From brand efforts and viral content

Last Wednesday, Ian made landfall as a Category 4 storm in Florida. The horrific hurricane killed at least 100 people in Florida, and the death toll continues to rise in the aftermath. A historic search and rescue operation is underway, and there have been more than 1,600 confirmed rescues. Today, we’re taking a look at the role the internet played in sharing on-the-ground information and how brands are getting involved in rescue efforts.


As influencers and tourists came under fire for ignoring Hurricane Ian evacuation orders and boasting about it online, Floridians who did not make it out in time and documented their on-the-ground experiences quickly racked up views and followers by the million. One teen who was not able to evacuate in time because his mother had to work late posted a TikTok the day before the hurricane made landfall. “Give me a thousand followers, I’ll go live during the hurricane, bro,” he said in the clip, which now has 3.5 million views. The teen told the New York Times he went from 150 followers to more than 25,000 in just 48 hours. Although it’s easy to deem this sort of fleeting virality as nothing more than an internet trend, citizen journalism has existed for centuries – and TikToks are just the latest form it’s taking.


On Monday, Walgreens, the largest drugstore chain in Florida, announced plans to support storm relief efforts in communities who were impacted by Hurricane Ian with $1 million in donations, with $500,000 going each to the Florida Disaster Fund and the American Red Cross Hurricane Fund. The donations also include aid to impacted regions across Puerto Rico following Hurricane Fiona, which made landfall two weeks ago. Ford similarly donated $1 million to be distributed to a slew of nonprofits that specialize in disaster relief efforts, including American Red Cross, World Central Kitchen, and local food banks. Ford also deployed F-150 PowerBoost Hybrid and F-150 Lightning vehicles for nonprofits to use and power their relief efforts.

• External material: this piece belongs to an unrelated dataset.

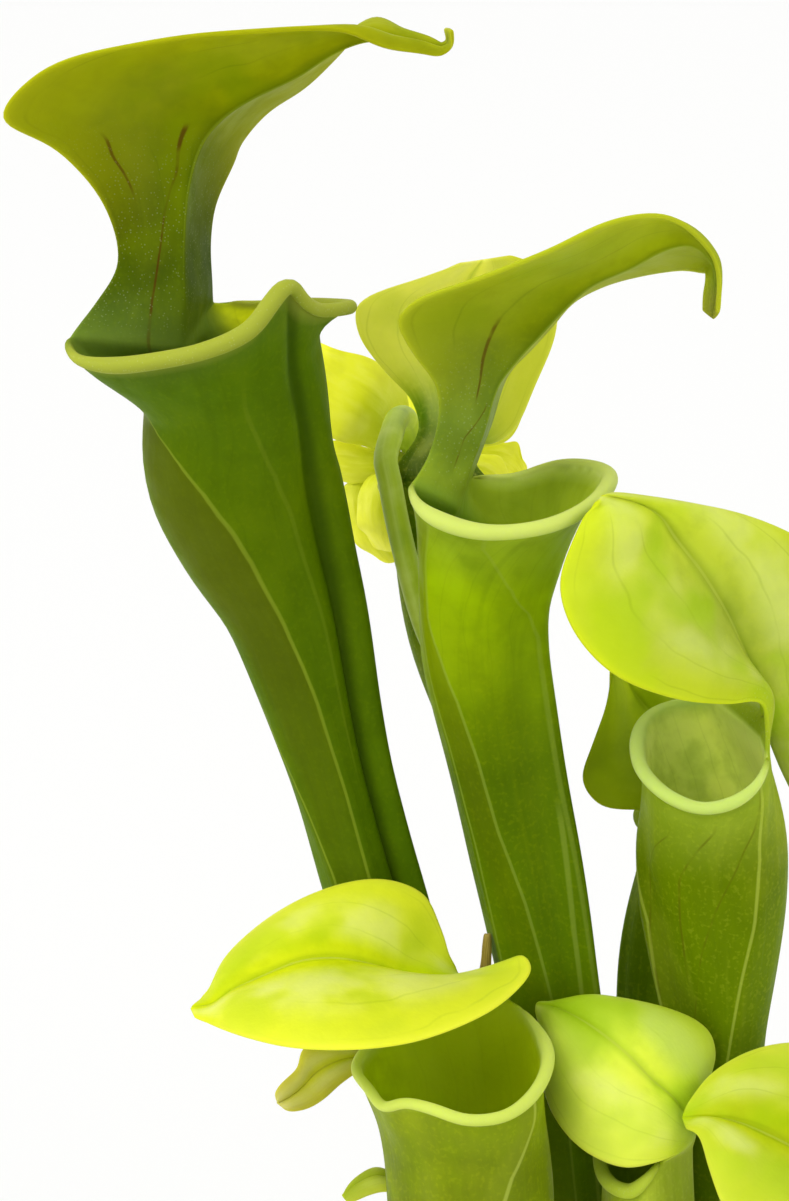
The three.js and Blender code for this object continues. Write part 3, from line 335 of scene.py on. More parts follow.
def leafMaterial(leaf):
    material, tree, shader = newMaterial(leaf["node"] + "Skin")
    fade, times = partial(fadeBetween, tree), partial(product, tree)
    light, dark = leaf["lightTone"], leaf["darkTone"]
    u, v = uvPlaces(tree)
    place = put(tree, "ShaderNodeTexCoord").outputs["Object"]

    def mark(name, output="Fac"):
        return put(tree, "ShaderNodeAttribute", attribute_name=name).outputs[output]

    def pattern(name, detail=3):
        return noisePattern(tree, place, leafSkin[name], detail)

    def tint(tone, *amounts):
        return mixColour(tree, times(*amounts), colour, rgba(tone))

    ramp = put(tree, "ShaderNodeValToRGB", {0: calc(tree, "MULTIPLY", v, 0.5)})
    stops = ramp.color_ramp.elements
    for i, (height, tone) in enumerate(leaf["tones"]):
        stop = stops[i] if i < 2 else stops.new(1)
        stop.position = height / 2
        stop.color = rgba(tone)
    colour = ramp.outputs[0]

    # The whole leaf: broad patches, streaks along it and fine mottling
    broad, mottle = pattern("broad"), pattern("mottle")
    wander, grain = pattern("wander", 2), pattern("grain", 1)
    streak = streakPattern(tree, u, v, *leafSkin["streaks"])
    calm = fade(v, 0.85, 1.1, 0.4, 1)  # the tube is plainer than the lid
    colour = tint(light, fade(broad, 0.48, 0.68, 0, 0.3), calm)
    colour = tint(dark, fade(broad, 0.5, 0.32, 0, 0.25))
    colour = tint(light, fade(streak, 0.5, 0.8, 0, 0.2), calm)
    colour = tint(dark, fade(streak, 0.5, 0.2, 0, 0.2))
    colour = tint(dark, fade(mottle, 0.4, 0.7, 0, 0.18))
    colour = tint(light, fade(grain, 0.5, 0.75, 0, 0.12))

    # The inside of the tube, painted paler as a stand-in for light passing through its thin wall, and palest
    # near the neck at its back
    normal = put(tree, "ShaderNodeNewGeometry").outputs["Normal"]
    feeds = {0: normal, 1: mark("outward", "Vector")}
    facing = put(tree, "ShaderNodeVectorMath", feeds, operation="DOT_PRODUCT").outputs["Value"]
    inside = times(fade(facing, 0.3, -0.3), fade(v, 1.03, 0.98), leafSkin["paintedInsideAmount"])
    insideLit = mixColour(tree, fade(mottle, 0.35, 0.7, 0, 0.35), rgba(leaf["paintedInsideLight"]), colour)
    reach = leaf["bowlReach"]
    nearBack = calc(tree, "MAXIMUM", fade(u, reach, reach - 0.1), fade(u, 0.8, 0.9))
    insideLit = mixColour(tree, nearBack, insideLit, rgba(leaf.get("paintedBowlLight", leaf["paintedInsideLight"])))
    colour = mixColour(tree, inside, colour, insideLit)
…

More than half a million Floridians lost their landline telephone, home internet, or cable in the aftermath of the hurricane, and as of yesterday, almost 520,000 people are still without power. SpaceX, the spacecraft manufacturer founded by Elon Musk, has sprung into action by delivering 120 Starlink internet kits to Southwest Florida, giving thousands of people access to the internet and the ability to communicate with loved ones. SpaceX launched a similar effort to provide internet via Starlink dishes in Ukraine, an endeavor Musk says has cost him more than $80 million.